This month we’ve been tackling Fatal Flaw #3: Weak Construction. Our editors have so far shown many ways our writing can come across as weak, including the use of boring, flat, or vague words and descriptions. Weak sentence structure plagues many manuscripts, but knowing how to spot these flaws, and how to correct them, is not all that hard. Today, editor Christy Distler dives deeper into the topic by examining what constitutes weak construction in dialog.
We’ve been talking about weak writing with the Wednesday posts this month, and today we’re going to look at dialog. Strong dialog is crucial. In fact, according to a literary agent I met at a writers’ conference this last summer, it’s one of the first things an agent evaluates when reading a manuscript.

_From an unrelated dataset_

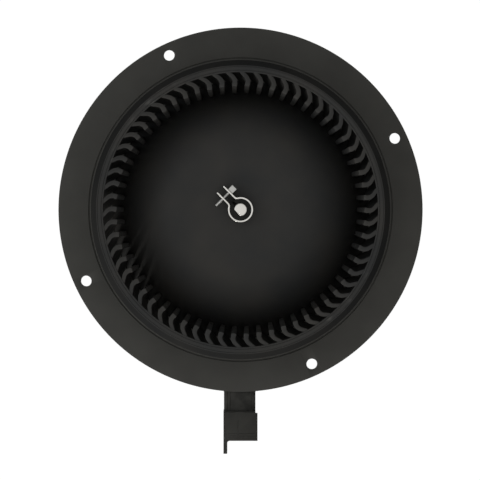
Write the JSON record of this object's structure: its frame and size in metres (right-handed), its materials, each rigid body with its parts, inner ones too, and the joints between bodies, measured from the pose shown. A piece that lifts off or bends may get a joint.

Why? Because dialog gives a quick yet solid indication of a writer’s abilities. It conveys how much a writer has studied the craft and how well he or she understands the mechanics of speech.
Strong dialog keeps a story interesting by revealing characters’ traits, advancing the plot, and breaking up narrative with action that clearly describes what’s happening. Conversely, weak dialog results in shallow characters with no individuality, a dragging plot, and an ambiguous, unsatisfying story. Even the best plot lines won’t hold a reader’s interest if the writer lacks the ability to create good dialog. Continue Reading…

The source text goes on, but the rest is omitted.